Recently I’ve found a new flame: a Mexican grill at 3143 West 38th Avenue called Tortas A Toda Madre (or Tortas ATM, for short). I’m not sure how long Tortas ATM has flown its banner here, because I rarely drive this stretch of 38th (the logistics of getting to nearby neighborhoods makes other routes more expedient). Less than two years, certainly — not long enough for that banner to become weather-worn and tattered. The name comes from the Spanish slang phrase a toda madre — which translates roughly to “totally awesome.” That name is also a clear indicator of the restaurant’s specialty (totally awesome tortas), backed by a sign in the window advertising “tortas estilo Juárez.”
Once you’re inside this modest spot, the jolt of frying meats awakens the senses like a punch-drunk boxer whiffing a dose of smelling salts. The long menu of sandwich names and descriptions is overwhelming, so on my first visit I searched for something familiar — something just like my lost love, the Lambada. (Is that just wrong?) The closest equivalent I could find was the Lagunera, which featured the same pierna (pork shank) as my favorite torta from La Torteria — but it diverged from there, with the addition of sliced ham and no eggs to be found (in fact, none of ATM’s tortas contain eggs). Feeling the glare of waiting customers behind me, I made my decision, ordered the torta and grabbed a table.
The Lagunera turned out to be completely different from my beloved Lambada. Yes, there was pierna, but it was a slab of cured meat, almost like country-style ham steak instead of slow-roasted pork. Atop that, alternating slices of deli-style ham and processed white cheese formed a gooey layer. Avocado, tomato, onion, grilled jalapeño and a generous smear of yellow mustard — which gave the torta a surprising kinship to a Cuban sandwich — rounded out the ingredient roster, all contained within the soft, lightly grilled telera.
The right bread can be critical to a sandwich. Purists will claim that provenance is the most important aspect in international-sandwich mimicry; although I don’t necessarily agree, tortas were invented with specific types of bread in mind. The telera has certain qualities — strength, softness, flexibility — that make it the best, if not the only, bread for the job. ATM’s tortas are big, even intimidating, so the roll needs to be strong enough to withstand the rigors of multiple messy ingredients. But it can’t be a crusty or firm roll, or you’d destroy your gums trying to crunch through the outer shell, and all of the ingredients would squeeze out the sides, leaving nothing but a mess. Miraculously, the telera here flexes enough to accommodate a massive mound of meat, cheese and vegetables without tearing or becoming soggy.

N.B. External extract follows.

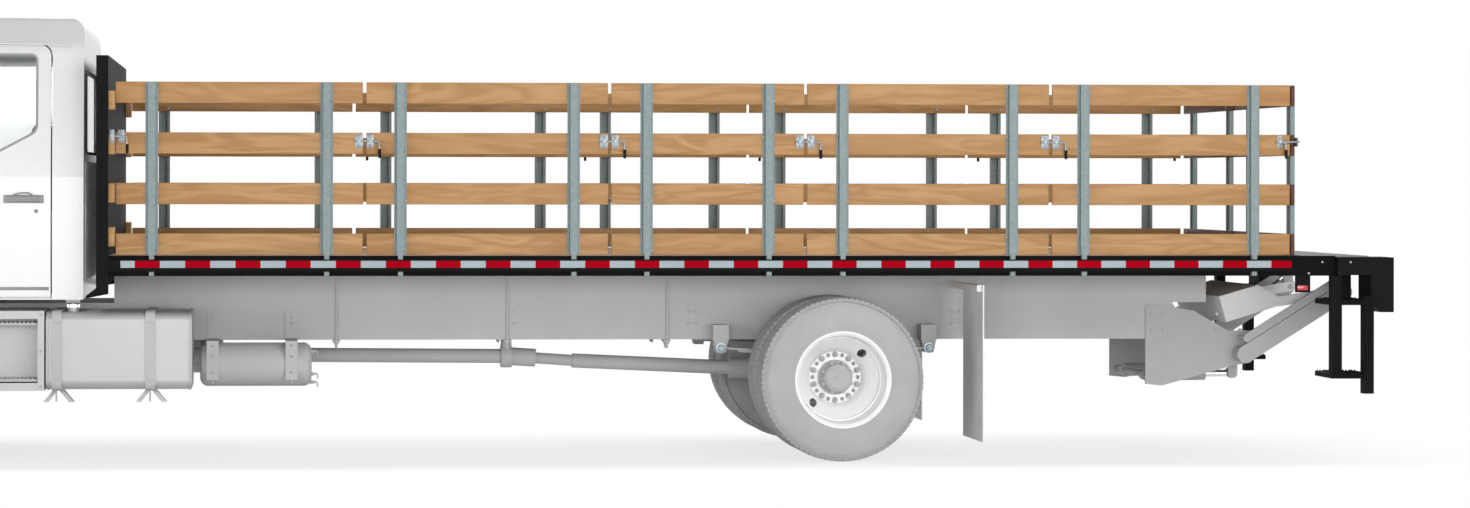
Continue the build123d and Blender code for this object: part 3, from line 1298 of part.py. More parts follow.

The bread’s consistency is just right to yield to human jaws while holding its form. And gently pressed on the griddle (not squashed flat like so many Cubanos), the torta attains a golden-brown crust that adds a toasty note to the competing flavors.
So, layer upon layer of cheap-quality pork, a slurry of molten cheese akin to Kraft Singles, a dollop of guacamole encrusted with a king’s ransom of blazing chiles — and the nostalgic tang of French’s. A disaster, you might assume — but you’d be wrong. I quickly fell in love with the big, sloppy, salty beast, despite more highly pedigreed options (the kitchen also offers single-meat sandwiches with pastor, carnitas or milanesa — all taqueria classics). Finishing my first Lagunera was no easy feat; at certain points I was ready to throw in the napkin. But I kept at it, and was rewarded with a full belly for the rest of the day — thanks also in part to a pint of sweet horchata from a glass jug on the counter.

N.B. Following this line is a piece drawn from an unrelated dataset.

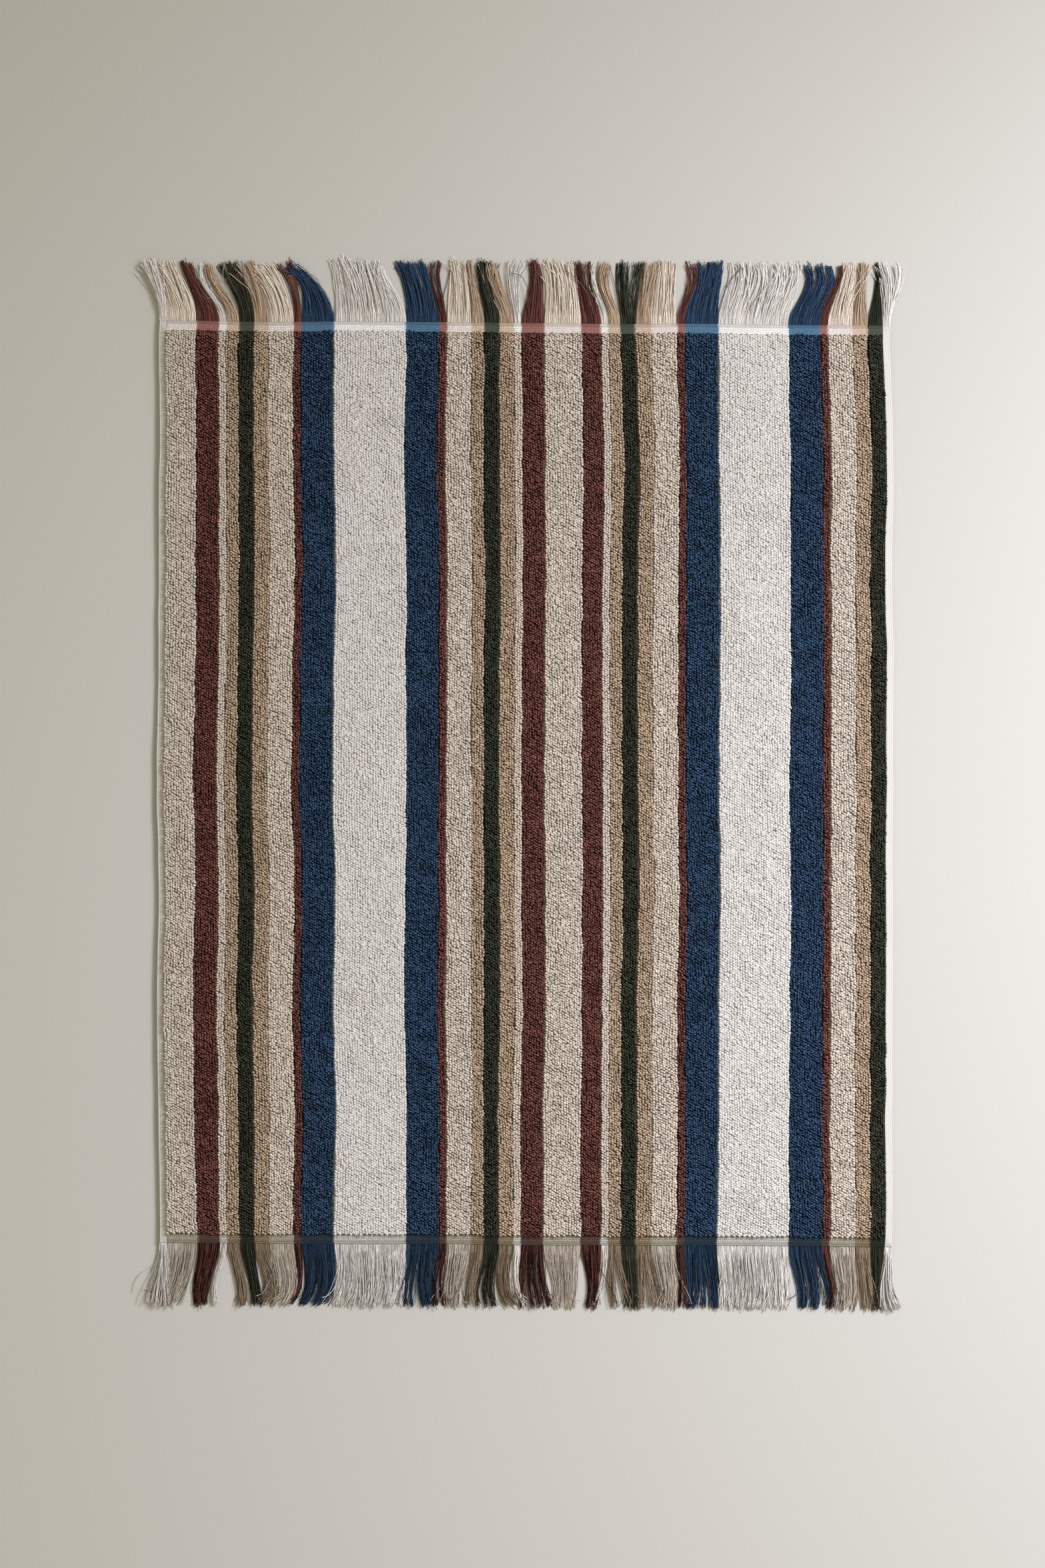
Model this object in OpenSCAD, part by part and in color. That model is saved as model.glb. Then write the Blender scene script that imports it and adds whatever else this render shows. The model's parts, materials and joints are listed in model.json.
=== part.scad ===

My new fling promises to become a lasting relationship, and I’ll certainly be true (for now). When I’m away from the Lagunera for too long, I have dreams about it — although a Lagunera for dinner is more likely to induce night terrors. If you go, check out the salsa bar; a smoky ranchero salsa packed with chipotles turned out to be the perfect side for dipping. Tortas ring in at three different price levels: $7.50 for the basics, $9 for the house specials and $10 for three real monsters, including the VIP, piled with turkey tail, ham, cheese and hot dogs. And that’s a toda madre.